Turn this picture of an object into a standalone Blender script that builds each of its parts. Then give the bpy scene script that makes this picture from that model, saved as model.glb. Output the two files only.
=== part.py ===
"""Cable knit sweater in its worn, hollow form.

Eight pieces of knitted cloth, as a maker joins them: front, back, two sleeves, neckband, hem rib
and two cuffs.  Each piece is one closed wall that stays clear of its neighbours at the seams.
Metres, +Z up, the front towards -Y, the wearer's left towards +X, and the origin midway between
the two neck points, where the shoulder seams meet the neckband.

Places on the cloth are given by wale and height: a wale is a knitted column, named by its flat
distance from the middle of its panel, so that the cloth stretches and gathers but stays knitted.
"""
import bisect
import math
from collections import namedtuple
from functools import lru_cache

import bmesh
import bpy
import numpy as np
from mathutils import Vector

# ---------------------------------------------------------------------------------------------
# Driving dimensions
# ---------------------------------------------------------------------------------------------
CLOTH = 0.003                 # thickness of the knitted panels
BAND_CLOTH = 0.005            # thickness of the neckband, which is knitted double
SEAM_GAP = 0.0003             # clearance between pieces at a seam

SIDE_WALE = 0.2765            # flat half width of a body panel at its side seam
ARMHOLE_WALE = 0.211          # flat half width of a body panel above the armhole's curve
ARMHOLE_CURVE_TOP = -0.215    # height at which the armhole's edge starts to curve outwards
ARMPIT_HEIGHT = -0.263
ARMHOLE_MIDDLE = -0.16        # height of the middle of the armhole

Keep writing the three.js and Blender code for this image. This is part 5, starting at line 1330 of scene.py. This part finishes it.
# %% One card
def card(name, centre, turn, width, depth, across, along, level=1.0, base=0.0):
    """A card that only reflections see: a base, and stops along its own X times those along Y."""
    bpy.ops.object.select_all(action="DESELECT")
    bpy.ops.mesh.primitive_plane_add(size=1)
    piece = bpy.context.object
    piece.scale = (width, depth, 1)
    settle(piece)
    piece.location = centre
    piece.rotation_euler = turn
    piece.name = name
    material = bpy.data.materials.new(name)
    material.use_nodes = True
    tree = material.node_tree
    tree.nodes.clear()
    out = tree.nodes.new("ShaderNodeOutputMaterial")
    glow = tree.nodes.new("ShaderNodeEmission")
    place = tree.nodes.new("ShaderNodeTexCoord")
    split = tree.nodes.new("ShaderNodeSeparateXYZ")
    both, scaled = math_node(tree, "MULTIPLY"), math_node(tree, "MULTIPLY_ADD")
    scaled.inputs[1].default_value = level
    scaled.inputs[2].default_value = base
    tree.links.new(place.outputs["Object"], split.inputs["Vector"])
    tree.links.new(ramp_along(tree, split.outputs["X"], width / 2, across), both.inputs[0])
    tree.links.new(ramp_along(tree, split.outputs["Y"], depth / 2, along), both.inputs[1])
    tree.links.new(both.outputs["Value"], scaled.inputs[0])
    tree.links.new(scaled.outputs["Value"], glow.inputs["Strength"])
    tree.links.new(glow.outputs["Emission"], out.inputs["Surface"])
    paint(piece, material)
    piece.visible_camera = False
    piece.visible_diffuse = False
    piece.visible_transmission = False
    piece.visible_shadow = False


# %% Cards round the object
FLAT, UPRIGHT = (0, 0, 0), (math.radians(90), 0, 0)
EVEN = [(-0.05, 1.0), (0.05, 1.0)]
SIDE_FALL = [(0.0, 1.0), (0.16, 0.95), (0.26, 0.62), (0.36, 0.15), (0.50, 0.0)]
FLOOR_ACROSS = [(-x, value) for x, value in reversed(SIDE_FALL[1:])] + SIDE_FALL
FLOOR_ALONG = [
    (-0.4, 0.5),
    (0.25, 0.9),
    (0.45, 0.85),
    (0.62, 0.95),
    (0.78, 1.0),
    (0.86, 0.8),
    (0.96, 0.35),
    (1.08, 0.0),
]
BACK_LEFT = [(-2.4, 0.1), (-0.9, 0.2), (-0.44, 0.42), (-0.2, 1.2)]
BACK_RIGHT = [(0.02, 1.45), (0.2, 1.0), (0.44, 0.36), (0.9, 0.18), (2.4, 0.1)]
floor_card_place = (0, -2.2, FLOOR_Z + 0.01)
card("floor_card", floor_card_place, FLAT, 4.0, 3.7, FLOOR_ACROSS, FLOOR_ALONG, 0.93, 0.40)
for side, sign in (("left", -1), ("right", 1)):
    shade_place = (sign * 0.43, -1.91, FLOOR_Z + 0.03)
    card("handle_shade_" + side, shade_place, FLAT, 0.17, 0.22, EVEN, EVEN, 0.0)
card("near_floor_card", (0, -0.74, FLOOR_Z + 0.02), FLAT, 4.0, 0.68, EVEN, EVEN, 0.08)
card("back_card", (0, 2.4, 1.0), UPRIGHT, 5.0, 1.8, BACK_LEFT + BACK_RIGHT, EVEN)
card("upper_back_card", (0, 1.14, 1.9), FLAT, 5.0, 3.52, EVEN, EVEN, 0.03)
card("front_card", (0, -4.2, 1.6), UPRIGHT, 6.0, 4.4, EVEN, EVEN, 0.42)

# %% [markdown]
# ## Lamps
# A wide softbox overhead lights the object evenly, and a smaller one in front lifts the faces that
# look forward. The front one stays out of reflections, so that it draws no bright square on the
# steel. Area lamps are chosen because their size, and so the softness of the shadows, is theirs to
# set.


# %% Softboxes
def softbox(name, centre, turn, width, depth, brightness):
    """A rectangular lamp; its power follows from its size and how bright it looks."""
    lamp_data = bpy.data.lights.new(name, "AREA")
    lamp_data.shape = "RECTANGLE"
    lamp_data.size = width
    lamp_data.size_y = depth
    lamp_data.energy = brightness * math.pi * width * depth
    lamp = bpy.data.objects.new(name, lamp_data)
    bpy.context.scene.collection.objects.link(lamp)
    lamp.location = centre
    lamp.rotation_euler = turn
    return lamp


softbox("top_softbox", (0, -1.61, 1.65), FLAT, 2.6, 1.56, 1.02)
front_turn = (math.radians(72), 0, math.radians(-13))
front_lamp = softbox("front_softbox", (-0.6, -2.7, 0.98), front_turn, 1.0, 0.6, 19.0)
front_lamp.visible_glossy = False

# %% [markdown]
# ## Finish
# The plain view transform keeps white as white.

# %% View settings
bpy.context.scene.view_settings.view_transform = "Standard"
-*-
Task instructions ▸ Word for word, reproduce the listing above from its start up to and including the line that has "worn, hollow form.". Give only those lines.

Result below ▸
Turn this picture of an object into a standalone Blender script that builds each of its parts. Then give the bpy scene script that makes this picture from that model, saved as model.glb. Output the two files only.
=== part.py ===
"""Cable knit sweater in its worn, hollow form.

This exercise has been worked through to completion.